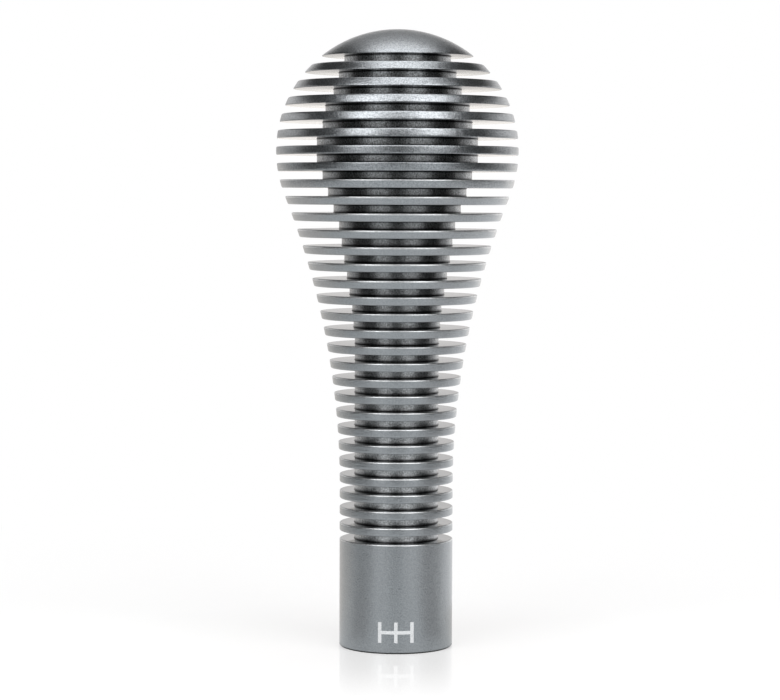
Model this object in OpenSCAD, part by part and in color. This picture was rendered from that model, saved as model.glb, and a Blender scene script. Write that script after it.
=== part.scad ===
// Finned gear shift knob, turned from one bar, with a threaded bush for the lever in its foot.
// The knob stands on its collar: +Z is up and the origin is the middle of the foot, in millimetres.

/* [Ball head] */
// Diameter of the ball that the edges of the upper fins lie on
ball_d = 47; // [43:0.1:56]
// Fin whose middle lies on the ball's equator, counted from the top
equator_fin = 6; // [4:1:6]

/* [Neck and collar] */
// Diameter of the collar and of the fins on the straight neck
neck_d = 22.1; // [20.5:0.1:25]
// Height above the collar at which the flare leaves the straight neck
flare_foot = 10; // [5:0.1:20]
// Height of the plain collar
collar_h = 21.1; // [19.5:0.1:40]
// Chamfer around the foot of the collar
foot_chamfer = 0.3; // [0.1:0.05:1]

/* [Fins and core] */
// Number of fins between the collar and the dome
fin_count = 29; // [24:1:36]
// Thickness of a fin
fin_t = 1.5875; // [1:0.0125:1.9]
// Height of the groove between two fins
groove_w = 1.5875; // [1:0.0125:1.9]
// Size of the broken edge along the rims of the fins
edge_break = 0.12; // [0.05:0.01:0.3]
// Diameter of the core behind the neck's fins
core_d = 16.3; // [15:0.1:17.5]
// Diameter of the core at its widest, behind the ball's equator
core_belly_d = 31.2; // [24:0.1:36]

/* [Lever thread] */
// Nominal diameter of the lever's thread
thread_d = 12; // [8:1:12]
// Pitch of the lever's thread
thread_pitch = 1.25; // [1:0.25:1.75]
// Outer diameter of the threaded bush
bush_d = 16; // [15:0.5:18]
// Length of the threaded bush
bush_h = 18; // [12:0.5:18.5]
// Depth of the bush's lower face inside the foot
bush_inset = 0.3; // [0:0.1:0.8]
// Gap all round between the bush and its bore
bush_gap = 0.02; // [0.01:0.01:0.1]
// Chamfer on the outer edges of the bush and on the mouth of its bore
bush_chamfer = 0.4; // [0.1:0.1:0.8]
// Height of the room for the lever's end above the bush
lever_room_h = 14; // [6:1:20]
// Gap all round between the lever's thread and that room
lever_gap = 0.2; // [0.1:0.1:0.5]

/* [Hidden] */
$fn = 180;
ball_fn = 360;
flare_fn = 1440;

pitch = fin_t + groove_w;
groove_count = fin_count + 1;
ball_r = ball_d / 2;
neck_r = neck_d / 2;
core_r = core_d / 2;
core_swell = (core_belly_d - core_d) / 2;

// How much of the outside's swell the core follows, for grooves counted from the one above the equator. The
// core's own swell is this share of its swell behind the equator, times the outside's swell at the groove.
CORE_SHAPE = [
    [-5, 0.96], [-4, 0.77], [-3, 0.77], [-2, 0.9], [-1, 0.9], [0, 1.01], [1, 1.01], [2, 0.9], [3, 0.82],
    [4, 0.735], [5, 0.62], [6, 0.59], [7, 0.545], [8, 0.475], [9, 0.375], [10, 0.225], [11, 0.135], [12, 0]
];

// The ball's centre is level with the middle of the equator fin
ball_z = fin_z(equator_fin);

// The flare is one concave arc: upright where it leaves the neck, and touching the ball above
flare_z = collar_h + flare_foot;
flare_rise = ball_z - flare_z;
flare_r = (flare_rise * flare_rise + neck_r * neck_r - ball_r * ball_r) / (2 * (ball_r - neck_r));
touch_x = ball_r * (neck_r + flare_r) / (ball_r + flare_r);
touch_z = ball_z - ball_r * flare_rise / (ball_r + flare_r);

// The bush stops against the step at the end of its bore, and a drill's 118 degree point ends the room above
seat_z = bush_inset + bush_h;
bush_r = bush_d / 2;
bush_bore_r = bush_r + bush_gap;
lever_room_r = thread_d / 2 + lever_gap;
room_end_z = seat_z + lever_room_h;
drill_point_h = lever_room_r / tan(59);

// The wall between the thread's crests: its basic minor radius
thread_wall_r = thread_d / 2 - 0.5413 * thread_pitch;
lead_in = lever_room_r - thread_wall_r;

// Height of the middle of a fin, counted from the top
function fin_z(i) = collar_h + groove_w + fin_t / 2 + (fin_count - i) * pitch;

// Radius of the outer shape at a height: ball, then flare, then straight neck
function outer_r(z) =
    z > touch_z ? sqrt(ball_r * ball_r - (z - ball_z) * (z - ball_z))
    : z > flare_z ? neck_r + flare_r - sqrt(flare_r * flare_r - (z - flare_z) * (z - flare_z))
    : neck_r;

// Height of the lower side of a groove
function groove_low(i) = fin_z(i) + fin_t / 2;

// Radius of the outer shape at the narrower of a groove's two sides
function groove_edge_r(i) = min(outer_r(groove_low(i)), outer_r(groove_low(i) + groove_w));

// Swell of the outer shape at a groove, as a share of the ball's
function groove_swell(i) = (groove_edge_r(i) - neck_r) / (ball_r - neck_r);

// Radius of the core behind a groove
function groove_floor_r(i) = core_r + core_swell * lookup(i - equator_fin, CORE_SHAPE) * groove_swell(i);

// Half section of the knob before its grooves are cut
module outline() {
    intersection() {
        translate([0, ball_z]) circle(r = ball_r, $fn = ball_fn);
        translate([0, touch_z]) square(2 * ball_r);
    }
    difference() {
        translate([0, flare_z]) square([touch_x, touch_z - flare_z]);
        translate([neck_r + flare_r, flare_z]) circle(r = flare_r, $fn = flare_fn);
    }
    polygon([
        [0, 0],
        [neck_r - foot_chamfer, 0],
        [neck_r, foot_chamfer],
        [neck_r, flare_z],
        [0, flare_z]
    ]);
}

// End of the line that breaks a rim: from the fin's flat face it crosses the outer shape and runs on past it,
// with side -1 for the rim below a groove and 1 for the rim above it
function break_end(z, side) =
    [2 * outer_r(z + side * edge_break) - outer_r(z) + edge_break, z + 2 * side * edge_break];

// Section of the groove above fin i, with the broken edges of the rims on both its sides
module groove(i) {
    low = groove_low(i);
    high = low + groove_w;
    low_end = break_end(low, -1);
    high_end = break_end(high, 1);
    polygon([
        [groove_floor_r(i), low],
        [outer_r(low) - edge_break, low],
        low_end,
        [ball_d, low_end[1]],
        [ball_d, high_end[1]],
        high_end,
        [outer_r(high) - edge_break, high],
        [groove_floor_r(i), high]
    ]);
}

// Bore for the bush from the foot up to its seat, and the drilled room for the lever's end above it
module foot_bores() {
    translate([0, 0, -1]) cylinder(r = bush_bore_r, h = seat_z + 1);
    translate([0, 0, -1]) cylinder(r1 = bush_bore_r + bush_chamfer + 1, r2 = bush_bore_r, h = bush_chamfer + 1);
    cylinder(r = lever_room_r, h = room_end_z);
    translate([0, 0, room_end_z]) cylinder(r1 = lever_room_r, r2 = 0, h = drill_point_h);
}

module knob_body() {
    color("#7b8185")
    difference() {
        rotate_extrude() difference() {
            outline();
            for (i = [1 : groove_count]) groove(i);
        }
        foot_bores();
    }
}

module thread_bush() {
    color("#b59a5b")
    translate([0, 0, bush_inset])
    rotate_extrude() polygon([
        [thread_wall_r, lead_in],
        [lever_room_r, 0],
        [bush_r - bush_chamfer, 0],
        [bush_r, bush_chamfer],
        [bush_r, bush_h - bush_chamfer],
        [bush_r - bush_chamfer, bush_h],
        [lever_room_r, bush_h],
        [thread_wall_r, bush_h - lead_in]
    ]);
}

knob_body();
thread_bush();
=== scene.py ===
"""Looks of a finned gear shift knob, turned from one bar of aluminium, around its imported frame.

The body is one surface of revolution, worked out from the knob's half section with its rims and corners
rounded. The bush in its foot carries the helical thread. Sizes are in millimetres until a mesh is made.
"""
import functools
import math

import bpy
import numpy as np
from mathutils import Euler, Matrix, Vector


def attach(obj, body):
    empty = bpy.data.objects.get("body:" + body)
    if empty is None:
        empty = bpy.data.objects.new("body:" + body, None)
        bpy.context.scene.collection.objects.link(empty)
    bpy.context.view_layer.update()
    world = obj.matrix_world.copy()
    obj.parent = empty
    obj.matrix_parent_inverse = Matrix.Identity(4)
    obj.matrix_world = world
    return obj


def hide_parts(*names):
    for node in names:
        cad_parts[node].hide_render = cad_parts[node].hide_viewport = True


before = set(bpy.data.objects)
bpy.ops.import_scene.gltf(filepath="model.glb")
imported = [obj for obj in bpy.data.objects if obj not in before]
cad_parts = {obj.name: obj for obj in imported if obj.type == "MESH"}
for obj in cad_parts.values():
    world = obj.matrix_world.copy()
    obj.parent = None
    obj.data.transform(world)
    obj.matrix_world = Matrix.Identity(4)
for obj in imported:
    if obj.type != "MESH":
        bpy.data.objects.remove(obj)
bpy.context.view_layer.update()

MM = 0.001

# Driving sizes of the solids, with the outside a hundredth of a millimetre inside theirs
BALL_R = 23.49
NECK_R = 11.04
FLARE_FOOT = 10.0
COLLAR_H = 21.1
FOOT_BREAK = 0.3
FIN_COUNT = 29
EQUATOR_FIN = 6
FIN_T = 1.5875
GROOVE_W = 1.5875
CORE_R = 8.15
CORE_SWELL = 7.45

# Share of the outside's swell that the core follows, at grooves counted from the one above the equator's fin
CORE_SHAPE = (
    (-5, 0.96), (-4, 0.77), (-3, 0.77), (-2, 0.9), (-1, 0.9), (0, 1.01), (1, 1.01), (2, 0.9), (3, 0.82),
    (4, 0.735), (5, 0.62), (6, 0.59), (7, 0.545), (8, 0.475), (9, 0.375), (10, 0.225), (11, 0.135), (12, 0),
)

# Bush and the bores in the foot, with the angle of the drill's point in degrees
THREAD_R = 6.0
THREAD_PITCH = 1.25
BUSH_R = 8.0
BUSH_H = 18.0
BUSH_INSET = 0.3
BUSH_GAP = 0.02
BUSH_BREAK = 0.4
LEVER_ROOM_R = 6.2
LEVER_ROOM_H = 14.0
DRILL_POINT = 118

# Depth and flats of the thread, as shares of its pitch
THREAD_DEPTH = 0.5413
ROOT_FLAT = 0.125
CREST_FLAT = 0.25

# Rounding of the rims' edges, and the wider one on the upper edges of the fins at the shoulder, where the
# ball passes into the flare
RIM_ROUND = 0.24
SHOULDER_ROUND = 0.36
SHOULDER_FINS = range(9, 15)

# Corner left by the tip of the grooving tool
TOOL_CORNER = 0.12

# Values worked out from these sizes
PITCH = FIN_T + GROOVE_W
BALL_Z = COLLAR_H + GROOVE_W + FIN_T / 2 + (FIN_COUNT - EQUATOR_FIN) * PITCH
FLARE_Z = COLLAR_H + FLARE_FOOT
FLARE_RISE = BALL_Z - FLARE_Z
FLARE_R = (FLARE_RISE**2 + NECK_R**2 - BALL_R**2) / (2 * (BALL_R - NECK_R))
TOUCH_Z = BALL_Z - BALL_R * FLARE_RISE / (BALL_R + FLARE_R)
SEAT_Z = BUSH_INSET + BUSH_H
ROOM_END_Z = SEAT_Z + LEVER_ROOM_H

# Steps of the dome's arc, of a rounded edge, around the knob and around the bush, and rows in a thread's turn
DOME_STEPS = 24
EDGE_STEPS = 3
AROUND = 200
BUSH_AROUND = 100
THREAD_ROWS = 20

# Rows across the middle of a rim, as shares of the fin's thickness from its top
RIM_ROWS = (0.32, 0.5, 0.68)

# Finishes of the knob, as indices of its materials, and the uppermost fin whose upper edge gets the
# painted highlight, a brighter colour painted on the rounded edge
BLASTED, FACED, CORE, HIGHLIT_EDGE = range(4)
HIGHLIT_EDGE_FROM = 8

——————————

> TASK DETAILS
Exactly and exclusively, reproduce the lines that start at the line containing "foot_bores();" and end at the line containing "from mathutils import Euler, Matrix, Vector", inclusive of both.

> REPLY TO THE EXERCISE
        foot_bores();
    }
}

module thread_bush() {
    color("#b59a5b")
    translate([0, 0, bush_inset])
    rotate_extrude() polygon([
        [thread_wall_r, lead_in],
        [lever_room_r, 0],
        [bush_r - bush_chamfer, 0],
        [bush_r, bush_chamfer],
        [bush_r, bush_h - bush_chamfer],
        [bush_r - bush_chamfer, bush_h],
        [lever_room_r, bush_h],
        [thread_wall_r, bush_h - lead_in]
    ]);
}

knob_body();
thread_bush();
=== scene.py ===
"""Looks of a finned gear shift knob, turned from one bar of aluminium, around its imported frame.

The body is one surface of revolution, worked out from the knob's half section with its rims and corners
rounded. The bush in its foot carries the helical thread. Sizes are in millimetres until a mesh is made.
"""
import functools
import math

import bpy
import numpy as np
from mathutils import Euler, Matrix, Vector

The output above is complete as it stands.